Robust Quantum Learning through Hamiltonian Reservoir Computing
Abstract
Quantum learning provides a versatile paradigm for information processing by exploiting the intrinsic representational capacity of high-dimensional Hilbert spaces.
Here, we investigate a Hamiltonian-encoding framework for quantum reservoir computing that simultaneously addresses three key challenges in quantum learning: trainability, hardware efficiency, and information stability.
In this framework, input data are directly mapped onto a fixed Hamiltonian and transformed into expressive nonlinear features through quantum dynamical evolution.
By employing the reservoir-computing paradigm, the approach naturally circumvents the barren plateau problem in quantum learning landscapes.

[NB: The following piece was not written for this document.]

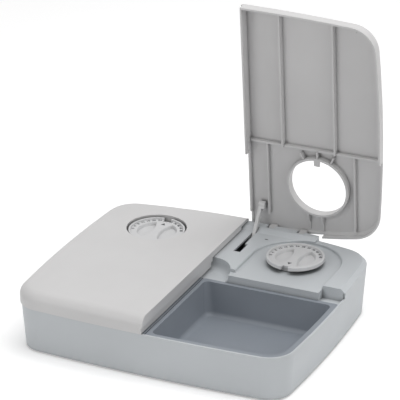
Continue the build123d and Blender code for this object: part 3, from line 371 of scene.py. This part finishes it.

We validate the framework across two complementary platforms: an analog superconducting array processor and a digital gate-based quantum circuit implementation.
Despite their fundamentally different realizations, both platforms exhibit comparable representational power and achieve competitive learning performance, establishing a unified framework for cross-platform quantum learning.

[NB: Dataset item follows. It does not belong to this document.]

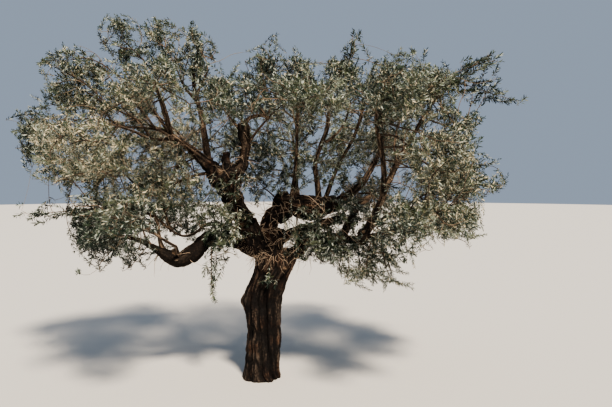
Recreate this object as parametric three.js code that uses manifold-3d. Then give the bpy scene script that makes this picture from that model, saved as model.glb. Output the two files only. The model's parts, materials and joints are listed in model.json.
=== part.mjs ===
// An old olive tree, rooted in level ground: a short, thick, fluted trunk that leans a little
// to the right, a fork at head height, crooked pruned boughs, and a wide crown with an open
// middle. Each bough is a solid of its own, and so is each mass of foliage that it carries.
//
// Millimetres, +Z up. The origin is on the ground, in the middle of the trunk's flat cut.
// -Y is the front and +X is the right as seen from the front.

import * as THREE from "three";
import { mergeVertices } from "three/addons/utils/BufferGeometryUtils.js";
import Module from "manifold-3d";

const wasm = await Module();
wasm.setup();

// Driving dimensions of the trunk.

const FORK_HEIGHT = 1700;
const TRUNK_RING_STEP = 170;
const TRUNK_SIDES = 16;
const FLUTES = 6;
const FLUTE_DEPTH = 0.06;
const FLUTE_TWIST = 0.0009;

// The trunk's middle in X and its half width and half depth, by height above the ground.
const TRUNK_SHAPE = [
  { height: 0, middle: -5, halfWidth: 258, halfDepth: 256 },
  { height: 150, middle: 5, halfWidth: 226, halfDepth: 230 },
  { height: 550, middle: 25, halfWidth: 230, halfDepth: 225 },
  { height: 1020, middle: 15, halfWidth: 252, halfDepth: 235 },
  { height: 1180, middle: 50, halfWidth: 258, halfDepth: 235 },
  { height: 1350, middle: 120, halfWidth: 245, halfDepth: 240 },
  { height: 1530, middle: 175, halfWidth: 275, halfDepth: 260 },
  { height: FORK_HEIGHT, middle: 175, halfWidth: 300, halfDepth: 250 },
];

// The old wound that stands out on the left of the trunk.
const KNOB = { height: 1040, spread: 110, reach: 45, sharpness: 6 };

// The rings that close the trunk above its fork: how far in they are pulled, and how high.
const TRUNK_DOME = [{ inward: 0.72, rise: 70 }, { inward: 0.36, rise: 105 }];

// Driving dimensions of the boughs: how thick each is at its foot, on its way and at its tip,
// and the places that its middle passes through.

const THICK_LIMB_SIDES = 8;
const THIN_LIMB_SIDES = 6;
const THIN_LIMB = 90;
const LIMB_STEP = 290;
const FEWEST_LIMB_STEPS = 3;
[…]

While both implementations achieve comparable performance, the analog processor may offer a more hardware-efficient realization by bypassing the temporal overhead of gate-based decomposition and thereby making more effective use of finite coherence times, albeit at the expense of universality.

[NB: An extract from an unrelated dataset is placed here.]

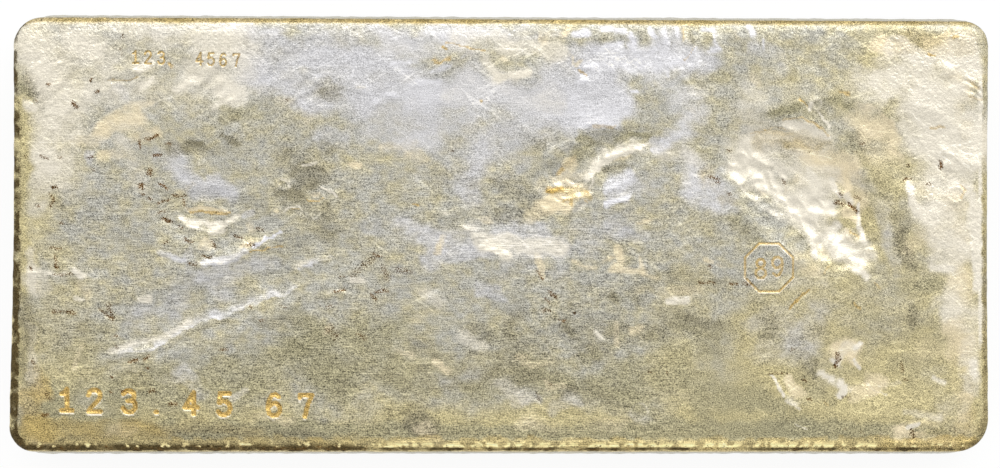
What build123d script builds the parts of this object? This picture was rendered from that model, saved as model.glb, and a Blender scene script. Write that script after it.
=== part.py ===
from build123d import *
import os
from math import cos, radians, sin, sqrt, tan

# A silver bar poured by hand into an open iron mould: one casting of fine silver, of the hundred-ounce class.
# It lies as it is kept, on the free face of the pour, with the face that froze on the mould's floor looking up.
# X runs along the bar, Y across it and Z up. The origin is on the floor, under the middle of the bar.
# Lengths are in millimetres and angles in degrees.

# The block, measured at the fill line, which is the foot of the bar as it lies
bar_length = 181.5
bar_width = 82.5
bar_thickness = 21.65
back_wall_run_in = 0.8  # how far the back wall comes forward towards the right-hand end
left_wall_run_in = 0.9  # how far the left wall comes in towards the back
left_wall_bow = 0.5  # how far the middle of the left wall bows in
right_wall_bow = 0.3  # how far the middle of the right wall bows in
mould_draft = 5.0  # lean of the four walls, so that the casting drops out of the mould

# The corners in plan, at the fill line. The draft makes them smaller higher up.
front_left_radius = 6.4
front_right_radius = 7.7
back_right_radius = 6.4
back_left_radius = 7.2

# The two rims
shoulder_drop = 0.35  # the cast face falls away this much before it meets the walls
shoulder_slope = 6.5  # slope of that fall
floor_rim_radius = 1.7  # where the metal chilled in the corner of the mould's floor
meniscus_radius = 2.4  # where the free face of the pour curls up to the mould's wall

# Patches of the cast face that sank as the metal froze. Each has its centre from the middle of the bar,
# its length, its width, its depth and its turn from the X axis.
right_hollow = {"centre": (55.0, 7.5), "length": 37.0, "width": 21.0, "depth": 1.1, "turn": -44.0}
middle_hollow = {"centre": (18.0, 13.0), "length": 25.0, "width": 10.5, "depth": 0.8, "turn": 22.0}
left_hollow = {"centre": (-51.0, 2.5), "length": 24.0, "width": 12.0, "depth": 0.6, "turn": -8.0}
lap_hollow = {"centre": (-47.0, -10.5), "length": 56.0, "width": 13.0, "depth": 0.5, "turn": 24.0}
corner_hollow = {"centre": (76.0, 15.0), "length": 24.0, "width": 15.0, "depth": 0.5, "turn": -35.0}
front_hollow = {"centre": (70.0, -24.0), "length": 34.0, "width": 17.0, "depth": 0.4, "turn": 12.0}
hollows = [right_hollow, middle_hollow, left_hollow, lap_hollow, corner_hollow, front_hollow]

# The shrinkage sink of the free face, underneath
sink_length = 146.0
sink_width = 54.0
sink_depth = 0.9

# Places worked out from the sizes above
wall_height = bar_thickness - shoulder_drop
wall_lean = wall_height * tan(radians(mould_draft))
shoulder_width = shoulder_drop / tan(radians(shoulder_slope))
half_length = bar_length / 2
half_width = bar_width / 2
front_left = (-half_length, -half_width)
front_right = (half_length, -half_width)
back_right = (half_length, half_width - back_wall_run_in)
back_left = (-half_length + left_wall_run_in, half_width)
middle_left = (-half_length + left_wall_run_in / 2 + left_wall_bow, 0)
middle_right = (half_length - right_wall_bow, -back_wall_run_in / 2)
corner_radii = {
    front_left: front_left_radius,
    front_right: front_right_radius,
    back_right: back_right_radius,
    back_left: back_left_radius,
}

barrel_overrun = 1.1  # the cutting barrel is this much longer than its hollow, so that its ends stand clear
height_slack = 0.01  # how near an edge lies to a height to count as being at it


def sunken_barrel(centre, length, width, depth, turn, height, side):
    """The barrel-shaped body that leaves a shallow lens of the given size in a level face.

    It stands on the outer side of the face, which is 1 for a face that looks up and -1 for one that
    looks down, and dips into the metal by the depth.
    """
    across_radius = ((width / 2) ** 2 + depth**2) / (2 * depth)
    along_radius = ((length / 2) ** 2 + depth**2) / (2 * depth)
    end = barrel_overrun * length / 2
    end_lift = along_radius - depth - sqrt(along_radius**2 - end**2)
    axis_lift = across_radius - depth
    along = Vector(cos(radians(turn)), sin(radians(turn)), 0)
    outward = Vector(0, 0, side)
    upright = Plane(origin=(*centre, height), x_dir=along, z_dir=along.cross(outward))
    with BuildPart() as barrel:
        with BuildSketch(upright):
            with BuildLine():
                belly = ThreePointArc((-end, end_lift), (0, -depth), (end, end_lift))
                Polyline(belly @ 1, (end, axis_lift), (-end, axis_lift), belly @ 0)
            make_face()
        revolve(axis=Axis(upright.from_local_coords((0, axis_lift, 0)), along))
    return barrel.part


hollow_barrels = [sunken_barrel(**hollow, height=bar_thickness, side=1) for hollow in hollows]
sink_barrel = sunken_barrel((0, 0), sink_length, sink_width, sink_depth, 0, height=0, side=-1)

with BuildPart() as silver_bar:
    # The walls, from the fill line up to where the cast face begins to round over
    with BuildSketch() as fill_line:
        with BuildLine():
            Line(front_left, front_right)
            ThreePointArc(front_right, middle_right, back_right)
            Line(back_right, back_left)
            ThreePointArc(back_left, middle_left, front_left)
        make_face()
        for corner, radius in corner_radii.items():
            fillet(fill_line.vertices().sort_by_distance(corner)[0], radius)
    with BuildSketch(Plane.XY.offset(wall_height)) as wall_top:
        add(fill_line.sketch)
        offset(amount=-wall_lean, mode=Mode.REPLACE)
    loft(sections=[fill_line.sketch, wall_top.sketch], ruled=True)

    # The cast face, with its gently falling shoulder
    with BuildSketch(Plane.XY.offset(bar_thickness)) as cast_face:
        add(fill_line.sketch)
        offset(amount=-wall_lean - shoulder_width, mode=Mode.REPLACE)
    loft(sections=[wall_top.sketch, cast_face.sketch], ruled=True)

    # The rim that froze in the mould's corner, and the meniscus round the foot
    floor_rim = silver_bar.edges().filter_by_position(
        Axis.Z, wall_height - height_slack, wall_height + height_slack
    )
    fillet(floor_rim, floor_rim_radius)
    foot_rim = silver_bar.edges().filter_by_position(Axis.Z, -height_slack, height_slack)
    fillet(foot_rim, meniscus_radius)

    # The patches that sank: six in the cast face and one broad one under the bar
    for barrel in hollow_barrels:
        add(barrel, mode=Mode.SUBTRACT)
    add(sink_barrel, mode=Mode.SUBTRACT)

silver_bar.part.label = "silver_bar"
os.makedirs("parts", exist_ok=True)
export_step(silver_bar.part, "parts/silver_bar.step")

silver_density = 10.49e-6  # kilograms in a cubic millimetre of fine silver
print("volume, cubic centimetres:", round(silver_bar.part.volume / 1000, 2))
print("weight, kilograms:", round(silver_bar.part.volume * silver_density, 3))
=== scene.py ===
"""A silver bar of the hundred-ounce class, with the relief, punch marks and tarnish of a hand casting."""

import math
from collections import namedtuple
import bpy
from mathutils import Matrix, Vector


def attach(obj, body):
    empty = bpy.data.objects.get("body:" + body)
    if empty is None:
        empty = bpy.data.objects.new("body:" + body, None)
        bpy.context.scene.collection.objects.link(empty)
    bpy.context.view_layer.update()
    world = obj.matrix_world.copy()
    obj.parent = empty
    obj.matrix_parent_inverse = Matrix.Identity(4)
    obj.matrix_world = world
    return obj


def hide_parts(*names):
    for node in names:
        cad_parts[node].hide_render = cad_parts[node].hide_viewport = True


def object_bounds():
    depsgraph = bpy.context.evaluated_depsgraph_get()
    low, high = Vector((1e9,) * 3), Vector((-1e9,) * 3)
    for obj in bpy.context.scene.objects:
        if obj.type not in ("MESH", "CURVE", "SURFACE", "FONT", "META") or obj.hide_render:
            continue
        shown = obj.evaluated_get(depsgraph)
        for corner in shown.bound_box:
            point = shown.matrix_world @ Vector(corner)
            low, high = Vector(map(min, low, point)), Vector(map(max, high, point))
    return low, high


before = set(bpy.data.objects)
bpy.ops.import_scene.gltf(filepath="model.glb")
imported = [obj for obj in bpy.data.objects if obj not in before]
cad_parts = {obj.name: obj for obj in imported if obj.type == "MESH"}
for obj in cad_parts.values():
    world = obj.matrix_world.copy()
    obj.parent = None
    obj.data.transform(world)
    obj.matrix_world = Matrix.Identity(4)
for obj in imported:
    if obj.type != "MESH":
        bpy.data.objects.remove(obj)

from types import SimpleNamespace

import bpy
import numpy as np
from bpy.props import FloatProperty, FloatVectorProperty, PointerProperty
from mathutils import noise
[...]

Furthermore, we find that finite dissipation suppresses quantum-scrambling-induced instabilities at long evolution times and can enhance learning performance, revealing a constructive role for environmental coupling in stabilizing quantum learning dynamics.
Collectively, these results establish Hamiltonian-encoded reservoir computing as a compact, expressive, and hardware-efficient paradigm for quantum learning on current-generation quantum platforms.